┌─ RECORDS FOR THE TASK

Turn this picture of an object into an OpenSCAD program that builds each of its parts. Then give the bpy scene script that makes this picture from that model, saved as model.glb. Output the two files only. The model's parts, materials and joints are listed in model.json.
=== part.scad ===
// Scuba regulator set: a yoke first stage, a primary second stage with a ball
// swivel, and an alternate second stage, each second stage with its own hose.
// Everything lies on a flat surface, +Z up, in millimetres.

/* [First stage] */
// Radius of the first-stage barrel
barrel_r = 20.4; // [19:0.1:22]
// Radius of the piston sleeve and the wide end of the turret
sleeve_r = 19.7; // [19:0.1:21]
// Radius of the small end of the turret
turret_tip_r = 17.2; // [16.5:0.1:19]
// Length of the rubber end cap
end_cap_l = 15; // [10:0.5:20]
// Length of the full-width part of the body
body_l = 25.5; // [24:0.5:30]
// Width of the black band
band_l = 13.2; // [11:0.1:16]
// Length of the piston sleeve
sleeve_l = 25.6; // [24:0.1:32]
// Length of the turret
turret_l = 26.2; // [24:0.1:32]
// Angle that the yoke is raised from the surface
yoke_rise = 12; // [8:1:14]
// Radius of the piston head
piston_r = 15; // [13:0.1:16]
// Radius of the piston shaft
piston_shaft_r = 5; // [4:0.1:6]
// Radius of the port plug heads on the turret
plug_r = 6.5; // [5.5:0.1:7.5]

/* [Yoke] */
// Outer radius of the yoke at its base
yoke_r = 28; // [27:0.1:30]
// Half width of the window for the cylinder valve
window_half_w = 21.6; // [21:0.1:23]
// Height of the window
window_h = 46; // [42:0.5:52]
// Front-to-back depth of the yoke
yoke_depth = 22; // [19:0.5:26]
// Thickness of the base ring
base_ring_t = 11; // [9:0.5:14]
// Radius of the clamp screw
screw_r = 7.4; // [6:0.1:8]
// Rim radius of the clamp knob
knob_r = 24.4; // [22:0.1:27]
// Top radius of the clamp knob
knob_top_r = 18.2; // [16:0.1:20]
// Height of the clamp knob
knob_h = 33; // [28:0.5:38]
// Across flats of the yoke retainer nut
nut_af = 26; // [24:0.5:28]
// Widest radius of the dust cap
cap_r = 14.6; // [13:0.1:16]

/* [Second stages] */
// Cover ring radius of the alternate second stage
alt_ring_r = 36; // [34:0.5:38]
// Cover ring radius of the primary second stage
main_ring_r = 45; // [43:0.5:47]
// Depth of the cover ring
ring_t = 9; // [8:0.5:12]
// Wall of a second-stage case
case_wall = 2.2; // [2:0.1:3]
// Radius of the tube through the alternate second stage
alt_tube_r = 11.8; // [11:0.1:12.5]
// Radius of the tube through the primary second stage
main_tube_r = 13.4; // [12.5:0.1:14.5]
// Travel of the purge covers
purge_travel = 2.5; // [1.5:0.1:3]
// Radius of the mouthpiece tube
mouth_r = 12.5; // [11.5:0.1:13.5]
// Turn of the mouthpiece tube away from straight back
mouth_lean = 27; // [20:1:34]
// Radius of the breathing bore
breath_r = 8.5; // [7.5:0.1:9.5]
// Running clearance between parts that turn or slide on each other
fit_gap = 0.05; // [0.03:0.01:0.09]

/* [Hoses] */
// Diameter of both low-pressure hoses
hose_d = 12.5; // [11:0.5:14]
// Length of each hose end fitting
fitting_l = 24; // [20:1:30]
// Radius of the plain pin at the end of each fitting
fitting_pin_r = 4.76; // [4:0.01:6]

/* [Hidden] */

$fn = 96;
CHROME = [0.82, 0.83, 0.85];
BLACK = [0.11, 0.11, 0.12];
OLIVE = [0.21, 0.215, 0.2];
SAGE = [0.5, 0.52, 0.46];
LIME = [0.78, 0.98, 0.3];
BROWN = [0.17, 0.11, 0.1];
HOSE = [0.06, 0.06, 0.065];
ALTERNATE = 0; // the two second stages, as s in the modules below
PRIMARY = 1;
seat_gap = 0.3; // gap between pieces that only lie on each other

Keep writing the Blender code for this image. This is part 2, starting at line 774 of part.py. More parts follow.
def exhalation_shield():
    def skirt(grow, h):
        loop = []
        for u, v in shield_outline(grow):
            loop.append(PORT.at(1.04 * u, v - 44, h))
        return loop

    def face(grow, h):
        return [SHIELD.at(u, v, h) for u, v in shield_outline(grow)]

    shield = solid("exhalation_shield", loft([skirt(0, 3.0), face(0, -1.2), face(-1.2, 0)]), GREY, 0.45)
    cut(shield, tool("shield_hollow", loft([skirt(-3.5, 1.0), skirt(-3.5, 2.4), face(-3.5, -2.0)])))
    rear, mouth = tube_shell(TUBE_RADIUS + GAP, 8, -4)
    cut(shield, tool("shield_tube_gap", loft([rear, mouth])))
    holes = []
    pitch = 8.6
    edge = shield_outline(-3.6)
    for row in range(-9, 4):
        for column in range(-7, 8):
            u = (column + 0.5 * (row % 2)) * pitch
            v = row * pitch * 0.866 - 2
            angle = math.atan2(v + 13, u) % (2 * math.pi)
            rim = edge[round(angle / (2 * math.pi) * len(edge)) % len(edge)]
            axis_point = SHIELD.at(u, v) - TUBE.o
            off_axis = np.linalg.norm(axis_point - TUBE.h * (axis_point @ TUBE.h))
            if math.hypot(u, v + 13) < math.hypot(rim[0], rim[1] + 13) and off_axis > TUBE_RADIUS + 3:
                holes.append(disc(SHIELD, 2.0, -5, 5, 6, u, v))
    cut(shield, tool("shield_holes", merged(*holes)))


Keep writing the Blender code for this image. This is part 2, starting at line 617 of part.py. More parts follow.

└─

* TO DO
Please repeat all the records above exactly as they appear.

* FINISHED ANSWER
Turn this picture of an object into an OpenSCAD program that builds each of its parts. Then give the bpy scene script that makes this picture from that model, saved as model.glb. Output the two files only. The model's parts, materials and joints are listed in model.json.
=== part.scad ===
// Scuba regulator set: a yoke first stage, a primary second stage with a ball
// swivel, and an alternate second stage, each second stage with its own hose.
// Everything lies on a flat surface, +Z up, in millimetres.

/* [First stage] */
// Radius of the first-stage barrel
barrel_r = 20.4; // [19:0.1:22]
// Radius of the piston sleeve and the wide end of the turret
sleeve_r = 19.7; // [19:0.1:21]
// Radius of the small end of the turret
turret_tip_r = 17.2; // [16.5:0.1:19]
// Length of the rubber end cap
end_cap_l = 15; // [10:0.5:20]
// Length of the full-width part of the body
body_l = 25.5; // [24:0.5:30]
// Width of the black band
band_l = 13.2; // [11:0.1:16]
// Length of the piston sleeve
sleeve_l = 25.6; // [24:0.1:32]
// Length of the turret
turret_l = 26.2; // [24:0.1:32]
// Angle that the yoke is raised from the surface
yoke_rise = 12; // [8:1:14]
// Radius of the piston head
piston_r = 15; // [13:0.1:16]
// Radius of the piston shaft
piston_shaft_r = 5; // [4:0.1:6]
// Radius of the port plug heads on the turret
plug_r = 6.5; // [5.5:0.1:7.5]

/* [Yoke] */
// Outer radius of the yoke at its base
yoke_r = 28; // [27:0.1:30]
// Half width of the window for the cylinder valve
window_half_w = 21.6; // [21:0.1:23]
// Height of the window
window_h = 46; // [42:0.5:52]
// Front-to-back depth of the yoke
yoke_depth = 22; // [19:0.5:26]
// Thickness of the base ring
base_ring_t = 11; // [9:0.5:14]
// Radius of the clamp screw
screw_r = 7.4; // [6:0.1:8]
// Rim radius of the clamp knob
knob_r = 24.4; // [22:0.1:27]
// Top radius of the clamp knob
knob_top_r = 18.2; // [16:0.1:20]
// Height of the clamp knob
knob_h = 33; // [28:0.5:38]
// Across flats of the yoke retainer nut
nut_af = 26; // [24:0.5:28]
// Widest radius of the dust cap
cap_r = 14.6; // [13:0.1:16]

/* [Second stages] */
// Cover ring radius of the alternate second stage
alt_ring_r = 36; // [34:0.5:38]
// Cover ring radius of the primary second stage
main_ring_r = 45; // [43:0.5:47]
// Depth of the cover ring
ring_t = 9; // [8:0.5:12]
// Wall of a second-stage case
case_wall = 2.2; // [2:0.1:3]
// Radius of the tube through the alternate second stage
alt_tube_r = 11.8; // [11:0.1:12.5]
// Radius of the tube through the primary second stage
main_tube_r = 13.4; // [12.5:0.1:14.5]
// Travel of the purge covers
purge_travel = 2.5; // [1.5:0.1:3]
// Radius of the mouthpiece tube
mouth_r = 12.5; // [11.5:0.1:13.5]
// Turn of the mouthpiece tube away from straight back
mouth_lean = 27; // [20:1:34]
// Radius of the breathing bore
breath_r = 8.5; // [7.5:0.1:9.5]
// Running clearance between parts that turn or slide on each other
fit_gap = 0.05; // [0.03:0.01:0.09]

/* [Hoses] */
// Diameter of both low-pressure hoses
hose_d = 12.5; // [11:0.5:14]
// Length of each hose end fitting
fitting_l = 24; // [20:1:30]
// Radius of the plain pin at the end of each fitting
fitting_pin_r = 4.76; // [4:0.01:6]

/* [Hidden] */

$fn = 96;
CHROME = [0.82, 0.83, 0.85];
BLACK = [0.11, 0.11, 0.12];
OLIVE = [0.21, 0.215, 0.2];
SAGE = [0.5, 0.52, 0.46];
LIME = [0.78, 0.98, 0.3];
BROWN = [0.17, 0.11, 0.1];
HOSE = [0.06, 0.06, 0.065];
ALTERNATE = 0; // the two second stages, as s in the modules below
PRIMARY = 1;
seat_gap = 0.3; // gap between pieces that only lie on each other

Keep writing the Blender code for this image. This is part 2, starting at line 774 of part.py. More parts follow.
def exhalation_shield():
    def skirt(grow, h):
        loop = []
        for u, v in shield_outline(grow):
            loop.append(PORT.at(1.04 * u, v - 44, h))
        return loop

    def face(grow, h):
        return [SHIELD.at(u, v, h) for u, v in shield_outline(grow)]

    shield = solid("exhalation_shield", loft([skirt(0, 3.0), face(0, -1.2), face(-1.2, 0)]), GREY, 0.45)
    cut(shield, tool("shield_hollow", loft([skirt(-3.5, 1.0), skirt(-3.5, 2.4), face(-3.5, -2.0)])))
    rear, mouth = tube_shell(TUBE_RADIUS + GAP, 8, -4)
    cut(shield, tool("shield_tube_gap", loft([rear, mouth])))
    holes = []
    pitch = 8.6
    edge = shield_outline(-3.6)
    for row in range(-9, 4):
        for column in range(-7, 8):
            u = (column + 0.5 * (row % 2)) * pitch
            v = row * pitch * 0.866 - 2
            angle = math.atan2(v + 13, u) % (2 * math.pi)
            rim = edge[round(angle / (2 * math.pi) * len(edge)) % len(edge)]
            axis_point = SHIELD.at(u, v) - TUBE.o
            off_axis = np.linalg.norm(axis_point - TUBE.h * (axis_point @ TUBE.h))
            if math.hypot(u, v + 13) < math.hypot(rim[0], rim[1] + 13) and off_axis > TUBE_RADIUS + 3:
                holes.append(disc(SHIELD, 2.0, -5, 5, 6, u, v))
    cut(shield, tool("shield_holes", merged(*holes)))


Keep writing the Blender code for this image. This is part 2, starting at line 617 of part.py. More parts follow.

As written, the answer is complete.